• EXERCISE INSTRUCTIONS:
Return all of the data exactly as given.

• INFORMATION SUPPLIED:
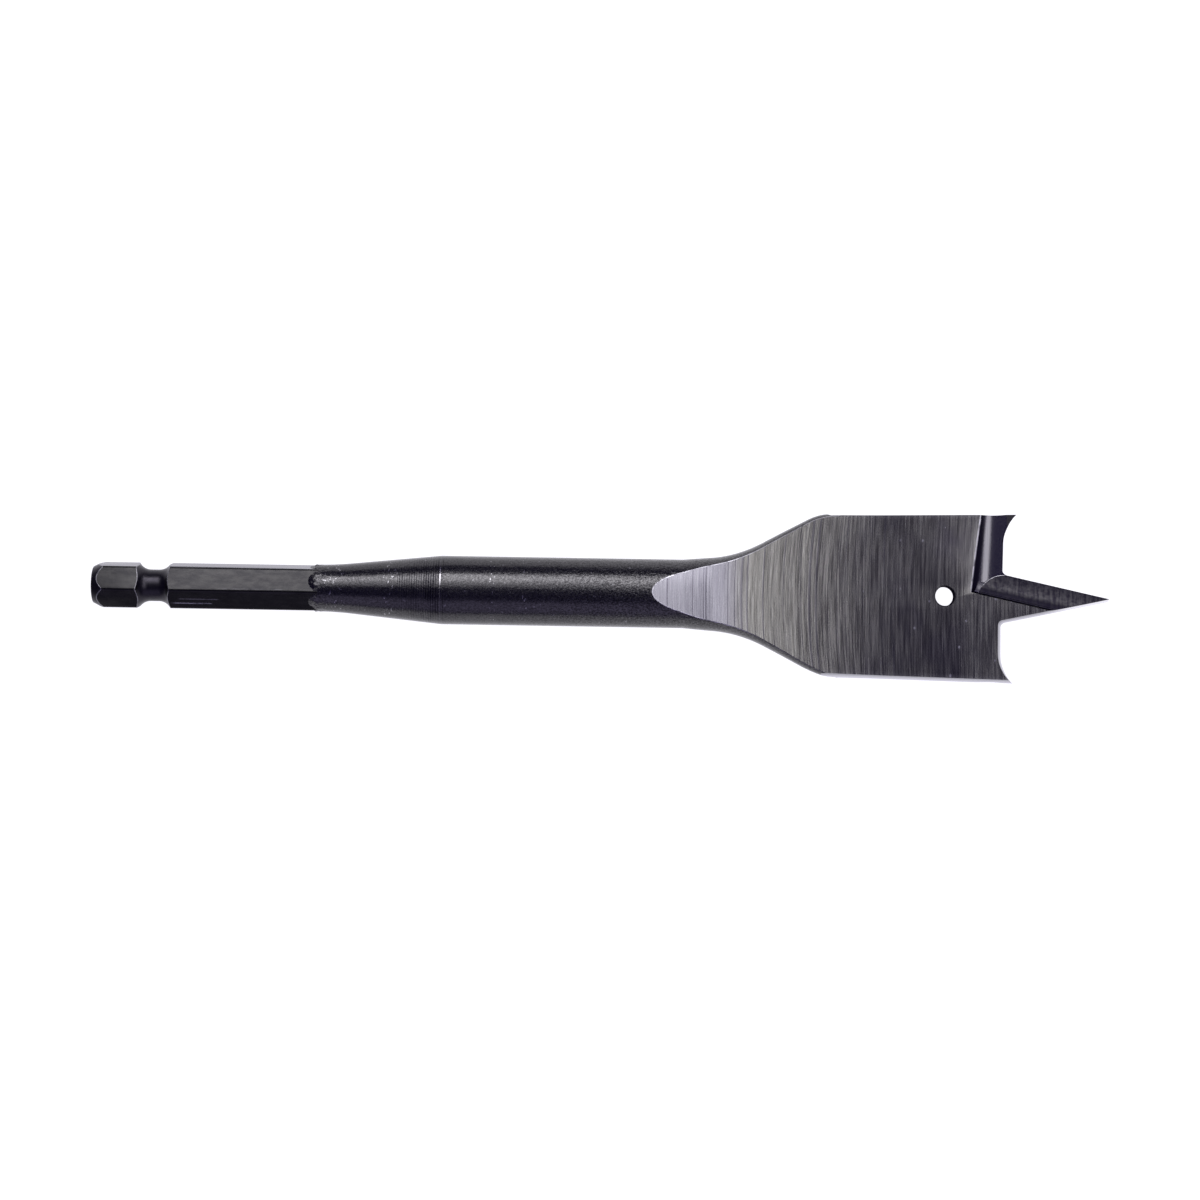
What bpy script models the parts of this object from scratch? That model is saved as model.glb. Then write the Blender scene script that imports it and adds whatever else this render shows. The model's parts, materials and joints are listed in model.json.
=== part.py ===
"""A spade drill bit, 25.2 mm wide and 152 mm long, forged from one steel bar.

The bit is drawn in its own frame: X runs along the axis from the end of the hex shank to the tip, Y runs
across the blade and Z through its thickness. An empty then carries that frame to the place where the bit
lies level on its round shank, with its lowest line on z = 0 and its length centred on x = 0.

A half turn about the axis brings the bit onto itself, so every ground cut is a pair: the first cutter works
on the +Y half from the front face (+Z), and its twin is the same mesh turned by 180 degrees about X. Each
half leads with its cutting edge on the face that it is ground from, and falls back behind that edge.

Lengths are in metres, and names that end in _DEG are in degrees.
"""

import math

import bmesh
import bpy
from mathutils import Matrix, Vector

# Stretches along the axis, in order from the shank's end
HEX_LENGTH = 0.0333
TAPER_LENGTH = 0.0188
ROUND_LENGTH = 0.036
FLARE_LENGTH = 0.0202
BLADE_LENGTH = 0.0278
POINT_LENGTH = 0.0159

# Hex shank
HEX_ACROSS_FLATS = 0.0063
HEX_CORNER_RADIUS = 0.0004
HEX_TURN_DEG = 16.0  # how far a flat leans from the blade's face, about the axis
END_FACE_RADIUS = 0.00272
END_CHAMFER_LENGTH = 0.0018
GROOVE_START = 0.0067
GROOVE_LENGTH = 0.005
NECK_LENGTH = 0.0012
NECK_RADIUS = 0.00237
RUNOUT_LENGTH = 0.0012  # the taper's root climbs over the flats and the corners within this length

# Taper and round shank
TAPER_ROOT_RADIUS = 0.0035
TAPER_BLEND_LENGTH = 0.0054
ROUND_RADIUS = 0.00514

# Forged flare between the round shank and the blade
FORGED_THICKNESS = 0.0052
FLATTEN_START = 0.0035  # past the end of the round shank
SPREAD_ANGLE_DEG = 4.6
FLARE_ANGLE_DEG = 27.8
FLARE_ROOT_BLEND = 0.0017
FORGING_OFFSET = 0.00024  # the forging lies this far to +Y of the ground blade
OFFSET_LENGTH = 0.0121
SHOULDER_BLENDS = (0.00064, 0.0016)  # how far each shoulder is rounded, to +Y and to -Y
SHOULDER_STOCKS = (0.0002, 0.00025)  # how far the forging stands outside the ground side there
SHOULDER_ANGLE_DEG = 5.0  # past the shoulders it still widens, until the ground side takes over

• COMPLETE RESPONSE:
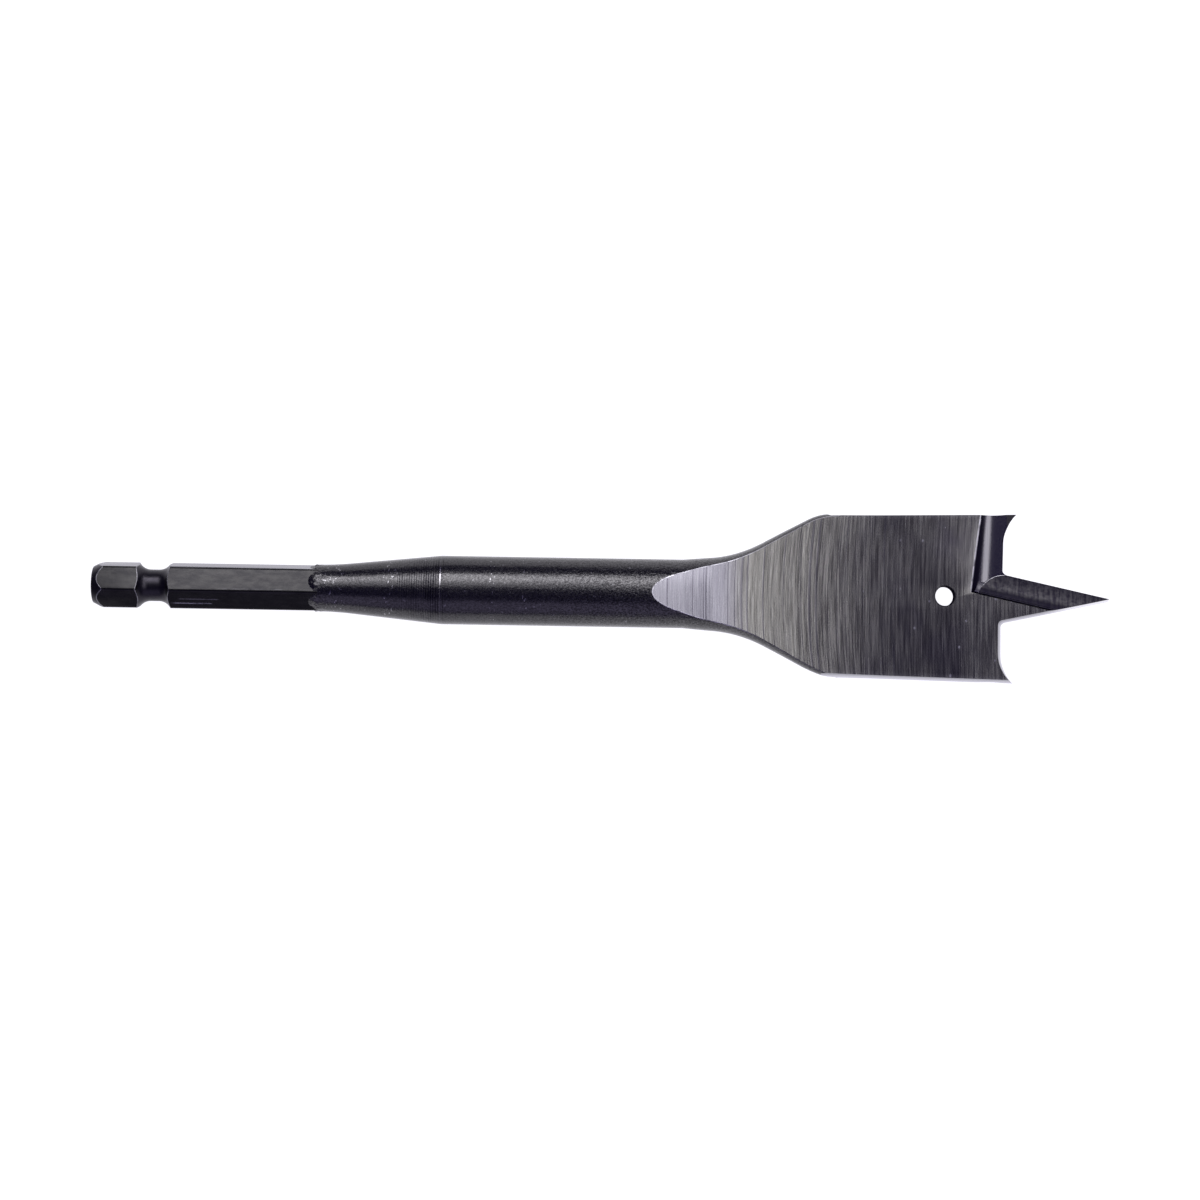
What bpy script models the parts of this object from scratch? That model is saved as model.glb. Then write the Blender scene script that imports it and adds whatever else this render shows. The model's parts, materials and joints are listed in model.json.
=== part.py ===
"""A spade drill bit, 25.2 mm wide and 152 mm long, forged from one steel bar.

The bit is drawn in its own frame: X runs along the axis from the end of the hex shank to the tip, Y runs
across the blade and Z through its thickness. An empty then carries that frame to the place where the bit
lies level on its round shank, with its lowest line on z = 0 and its length centred on x = 0.

A half turn about the axis brings the bit onto itself, so every ground cut is a pair: the first cutter works
on the +Y half from the front face (+Z), and its twin is the same mesh turned by 180 degrees about X. Each
half leads with its cutting edge on the face that it is ground from, and falls back behind that edge.

Lengths are in metres, and names that end in _DEG are in degrees.
"""

import math

import bmesh
import bpy
from mathutils import Matrix, Vector

# Stretches along the axis, in order from the shank's end
HEX_LENGTH = 0.0333
TAPER_LENGTH = 0.0188
ROUND_LENGTH = 0.036
FLARE_LENGTH = 0.0202
BLADE_LENGTH = 0.0278
POINT_LENGTH = 0.0159

# Hex shank
HEX_ACROSS_FLATS = 0.0063
HEX_CORNER_RADIUS = 0.0004
HEX_TURN_DEG = 16.0  # how far a flat leans from the blade's face, about the axis
END_FACE_RADIUS = 0.00272
END_CHAMFER_LENGTH = 0.0018
GROOVE_START = 0.0067
GROOVE_LENGTH = 0.005
NECK_LENGTH = 0.0012
NECK_RADIUS = 0.00237
RUNOUT_LENGTH = 0.0012  # the taper's root climbs over the flats and the corners within this length

# Taper and round shank
TAPER_ROOT_RADIUS = 0.0035
TAPER_BLEND_LENGTH = 0.0054
ROUND_RADIUS = 0.00514

# Forged flare between the round shank and the blade
FORGED_THICKNESS = 0.0052
FLATTEN_START = 0.0035  # past the end of the round shank
SPREAD_ANGLE_DEG = 4.6
FLARE_ANGLE_DEG = 27.8
FLARE_ROOT_BLEND = 0.0017
FORGING_OFFSET = 0.00024  # the forging lies this far to +Y of the ground blade
OFFSET_LENGTH = 0.0121
SHOULDER_BLENDS = (0.00064, 0.0016)  # how far each shoulder is rounded, to +Y and to -Y
SHOULDER_STOCKS = (0.0002, 0.00025)  # how far the forging stands outside the ground side there
SHOULDER_ANGLE_DEG = 5.0  # past the shoulders it still widens, until the ground side takes over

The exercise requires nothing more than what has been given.